= Christian Mertel =

American painter

Christian Mertel (1739–1802) was an American fraktur artist.

A native of Herborn, Mertel was the son of John Jacob and Elizabeth Mertel. He immigrated to the Thirteen Colonies in 1773 aboard the Crawford; a fellow passenger was John Contrad Trevitz, who would also go on to become a teacher and fraktur artist. Mertel followed his father's profession, becoming a dyer of indigo cloth. By 1793 he had acquired land in Conewago Township, Dauphin County; during this period he began to produce fraktur, primarily for his neighbors. He taught school, most likely at the institution operated by Hoffer's Brethren Meeting; even so, he produced mainly baptismal certificates during his career. Raised in the Reformed tradition, he created work for Lutheran families as well.

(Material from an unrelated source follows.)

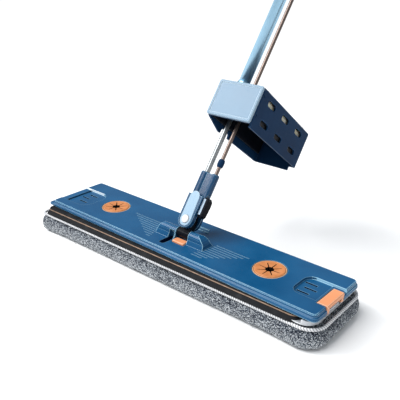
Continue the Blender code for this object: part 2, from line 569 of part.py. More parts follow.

Mertel's paintings bear the influence of other fraktur artists, including Johann Henrich Otto and Johann Jacob Friedrich Krebs, who was a neighbor; nevertheless they are marked with the stamp of individuality, containing images of castles, fish, mermaids, lions, unicorns, the Princess of Brunswick, and flowers of many varieties. He also produced zodiacs, and sent family and other acquaintances New Year's greetings every year. He died in Conewago Township; a list of effects at his death included a box of pictures, an inkstand, and a musical instrument.

Three works by Mertel are held by the Winterthur Museum, and five are in the collection of the Philadelphia Museum of Art. In 2016, a piece of his appeared on Antiques Roadshow, where it was appraised for between $4,000 and $6,000.